1. When thinking of what impact the theory of relativity (both SR and GR) have on things around us, I couldn't think of anything except Redshift / Doppler effect. I'm sure there are a lot more areas but I can't think of any?

2. The image attached is a graph I'm supposed to be able to figure out. I'm supposed to be able to figure out the distance between a Satelite and a GPS reciever.
X axis: Time / seconds
Y axis: Signal strength / no unit
There is no legend to the graph, so I don't know which curve represents the satellite and which represents the reciever.

I'd appreciate it if only hints is dropped, so I can fiddle with it myself, but I may ask again if I'm lost :)

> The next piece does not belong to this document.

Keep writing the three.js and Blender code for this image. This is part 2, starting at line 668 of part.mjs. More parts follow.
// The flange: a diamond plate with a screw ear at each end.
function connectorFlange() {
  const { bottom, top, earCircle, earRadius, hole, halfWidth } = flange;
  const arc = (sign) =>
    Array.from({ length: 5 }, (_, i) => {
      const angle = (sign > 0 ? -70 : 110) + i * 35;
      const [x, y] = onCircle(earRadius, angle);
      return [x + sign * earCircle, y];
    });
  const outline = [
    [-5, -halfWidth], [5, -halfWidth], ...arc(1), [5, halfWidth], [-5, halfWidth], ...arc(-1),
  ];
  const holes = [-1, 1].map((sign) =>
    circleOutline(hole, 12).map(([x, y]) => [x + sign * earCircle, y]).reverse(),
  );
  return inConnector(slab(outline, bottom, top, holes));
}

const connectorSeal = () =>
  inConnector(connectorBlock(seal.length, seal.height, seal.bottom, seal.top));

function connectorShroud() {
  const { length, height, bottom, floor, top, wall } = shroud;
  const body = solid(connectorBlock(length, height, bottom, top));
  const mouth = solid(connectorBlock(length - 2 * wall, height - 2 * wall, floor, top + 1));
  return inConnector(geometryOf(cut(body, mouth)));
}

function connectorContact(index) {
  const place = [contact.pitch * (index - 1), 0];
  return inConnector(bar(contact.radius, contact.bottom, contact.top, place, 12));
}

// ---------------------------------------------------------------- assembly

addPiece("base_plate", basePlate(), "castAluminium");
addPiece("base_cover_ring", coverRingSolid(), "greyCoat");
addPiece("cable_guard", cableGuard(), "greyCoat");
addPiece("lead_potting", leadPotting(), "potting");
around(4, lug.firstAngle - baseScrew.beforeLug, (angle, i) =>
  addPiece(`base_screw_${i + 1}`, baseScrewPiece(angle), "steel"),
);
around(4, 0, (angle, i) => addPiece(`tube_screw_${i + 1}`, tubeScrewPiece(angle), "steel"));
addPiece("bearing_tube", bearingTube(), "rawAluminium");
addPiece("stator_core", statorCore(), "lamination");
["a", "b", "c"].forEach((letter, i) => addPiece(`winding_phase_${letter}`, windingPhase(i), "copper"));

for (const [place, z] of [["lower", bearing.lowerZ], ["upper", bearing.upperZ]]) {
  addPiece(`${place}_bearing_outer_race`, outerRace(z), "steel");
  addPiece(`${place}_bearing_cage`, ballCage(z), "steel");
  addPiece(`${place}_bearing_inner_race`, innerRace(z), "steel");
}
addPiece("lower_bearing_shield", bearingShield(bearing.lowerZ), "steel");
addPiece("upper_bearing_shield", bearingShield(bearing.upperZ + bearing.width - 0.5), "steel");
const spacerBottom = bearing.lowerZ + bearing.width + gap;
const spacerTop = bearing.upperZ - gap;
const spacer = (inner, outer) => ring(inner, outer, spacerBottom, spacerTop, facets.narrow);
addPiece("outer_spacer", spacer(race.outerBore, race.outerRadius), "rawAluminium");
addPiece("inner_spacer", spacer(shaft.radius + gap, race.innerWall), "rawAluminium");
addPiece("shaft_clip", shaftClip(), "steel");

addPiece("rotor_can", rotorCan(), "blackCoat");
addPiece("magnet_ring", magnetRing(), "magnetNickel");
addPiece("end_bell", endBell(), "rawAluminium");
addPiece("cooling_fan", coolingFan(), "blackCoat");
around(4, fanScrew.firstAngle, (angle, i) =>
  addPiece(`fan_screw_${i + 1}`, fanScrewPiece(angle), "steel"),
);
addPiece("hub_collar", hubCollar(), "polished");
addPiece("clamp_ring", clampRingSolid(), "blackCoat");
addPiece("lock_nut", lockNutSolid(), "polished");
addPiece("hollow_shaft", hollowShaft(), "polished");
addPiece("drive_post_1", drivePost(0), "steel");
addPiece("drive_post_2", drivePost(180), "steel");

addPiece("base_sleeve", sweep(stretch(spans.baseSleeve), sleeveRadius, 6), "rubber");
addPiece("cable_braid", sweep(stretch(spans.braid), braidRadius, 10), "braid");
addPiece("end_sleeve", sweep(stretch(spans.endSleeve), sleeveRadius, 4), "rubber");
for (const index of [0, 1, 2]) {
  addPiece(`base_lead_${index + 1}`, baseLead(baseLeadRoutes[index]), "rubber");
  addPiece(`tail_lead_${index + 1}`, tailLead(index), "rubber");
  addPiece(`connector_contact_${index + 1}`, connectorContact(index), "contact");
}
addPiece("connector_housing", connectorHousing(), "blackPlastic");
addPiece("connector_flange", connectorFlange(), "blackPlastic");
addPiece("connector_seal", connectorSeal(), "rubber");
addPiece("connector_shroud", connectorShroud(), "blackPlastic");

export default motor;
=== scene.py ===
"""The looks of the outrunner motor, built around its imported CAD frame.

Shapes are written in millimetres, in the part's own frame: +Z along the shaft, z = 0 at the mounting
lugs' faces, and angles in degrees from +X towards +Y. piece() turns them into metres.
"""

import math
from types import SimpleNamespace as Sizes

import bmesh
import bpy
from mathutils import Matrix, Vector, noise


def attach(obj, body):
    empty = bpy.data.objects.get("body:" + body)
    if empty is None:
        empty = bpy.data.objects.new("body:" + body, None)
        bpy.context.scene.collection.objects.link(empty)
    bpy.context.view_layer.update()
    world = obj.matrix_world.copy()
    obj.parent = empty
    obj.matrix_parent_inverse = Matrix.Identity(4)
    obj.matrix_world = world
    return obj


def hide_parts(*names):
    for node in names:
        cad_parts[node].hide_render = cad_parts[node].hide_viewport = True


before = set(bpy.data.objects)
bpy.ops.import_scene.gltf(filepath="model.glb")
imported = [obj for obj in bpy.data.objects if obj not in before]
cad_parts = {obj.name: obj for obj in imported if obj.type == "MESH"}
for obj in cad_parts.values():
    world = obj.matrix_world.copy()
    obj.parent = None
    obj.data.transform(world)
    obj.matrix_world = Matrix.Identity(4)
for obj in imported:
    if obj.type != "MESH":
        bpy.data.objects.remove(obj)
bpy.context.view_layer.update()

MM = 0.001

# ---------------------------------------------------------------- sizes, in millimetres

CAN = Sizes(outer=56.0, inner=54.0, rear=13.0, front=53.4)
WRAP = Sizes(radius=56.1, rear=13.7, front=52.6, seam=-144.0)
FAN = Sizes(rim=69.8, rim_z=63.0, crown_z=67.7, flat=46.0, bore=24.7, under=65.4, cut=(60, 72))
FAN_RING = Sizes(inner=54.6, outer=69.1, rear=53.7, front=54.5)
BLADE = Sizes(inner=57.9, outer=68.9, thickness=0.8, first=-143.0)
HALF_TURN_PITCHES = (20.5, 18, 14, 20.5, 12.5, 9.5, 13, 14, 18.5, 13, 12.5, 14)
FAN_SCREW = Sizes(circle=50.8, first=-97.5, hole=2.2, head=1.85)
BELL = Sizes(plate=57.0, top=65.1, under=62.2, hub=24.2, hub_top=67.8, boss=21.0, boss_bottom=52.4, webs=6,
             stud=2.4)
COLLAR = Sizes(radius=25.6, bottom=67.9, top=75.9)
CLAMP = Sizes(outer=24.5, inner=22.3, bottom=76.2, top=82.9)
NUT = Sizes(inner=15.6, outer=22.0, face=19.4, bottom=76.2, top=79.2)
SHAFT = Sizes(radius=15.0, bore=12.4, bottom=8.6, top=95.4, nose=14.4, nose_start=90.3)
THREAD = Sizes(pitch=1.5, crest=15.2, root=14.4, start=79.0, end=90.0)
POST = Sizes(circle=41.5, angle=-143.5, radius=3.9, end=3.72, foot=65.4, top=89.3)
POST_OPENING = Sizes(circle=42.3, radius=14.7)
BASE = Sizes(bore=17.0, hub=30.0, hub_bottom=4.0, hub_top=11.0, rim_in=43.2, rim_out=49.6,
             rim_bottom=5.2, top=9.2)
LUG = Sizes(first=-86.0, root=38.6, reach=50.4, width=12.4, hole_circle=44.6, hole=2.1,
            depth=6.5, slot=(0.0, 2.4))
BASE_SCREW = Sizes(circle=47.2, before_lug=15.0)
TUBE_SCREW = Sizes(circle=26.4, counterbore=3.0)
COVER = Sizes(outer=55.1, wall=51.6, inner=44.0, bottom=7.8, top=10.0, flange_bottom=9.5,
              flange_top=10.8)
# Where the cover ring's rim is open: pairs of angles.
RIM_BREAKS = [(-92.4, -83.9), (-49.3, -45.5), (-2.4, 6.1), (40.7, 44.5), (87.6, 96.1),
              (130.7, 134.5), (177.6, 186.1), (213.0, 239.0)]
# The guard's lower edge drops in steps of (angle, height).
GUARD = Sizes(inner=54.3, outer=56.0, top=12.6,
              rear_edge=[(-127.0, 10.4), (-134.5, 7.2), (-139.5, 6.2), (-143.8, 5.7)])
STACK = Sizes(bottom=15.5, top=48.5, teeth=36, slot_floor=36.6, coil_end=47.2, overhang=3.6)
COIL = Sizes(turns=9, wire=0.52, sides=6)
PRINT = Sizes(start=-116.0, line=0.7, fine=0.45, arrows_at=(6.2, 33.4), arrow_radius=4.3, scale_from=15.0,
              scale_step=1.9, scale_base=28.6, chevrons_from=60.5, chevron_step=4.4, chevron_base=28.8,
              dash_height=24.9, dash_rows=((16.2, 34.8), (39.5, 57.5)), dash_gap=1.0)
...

PS: I realize this should be in the homework section, but as I already have a thread with this subject, I might as well use it.

 

[RandallB]

Cute problem.
I assume you can translate the fairly intuitive answer of about “0.065 tid/s” into the appropriate units of distance.
The correct value answer of course is not the important part.
I’m sure they expect you to report on what detailed information has to be known at the receiver to use in observing this one satellite.
And why using SR & GR in so important to maintaining that information.

A good problem in that it is easy to answer, once you understand the issues of running a GPS.
Hint: think simple

Mentors can move the thread if they feel it is needed, interesting approch at least.

 

[p4h]

I assume I have to make a connection between length and signal strength, but to me, when I think of signal strength, I just think that it has to vary a lot due to different factors, being it the ionozation in the Ionosphere, or being it the humidity in the Troposphere? I may be overthinking it.

 

[RandallB]

Signal strength has nothing to do with it.
You are making it harder than it is.
Radio photons are no different than light photons.
Think simple & how do you measure distance with them.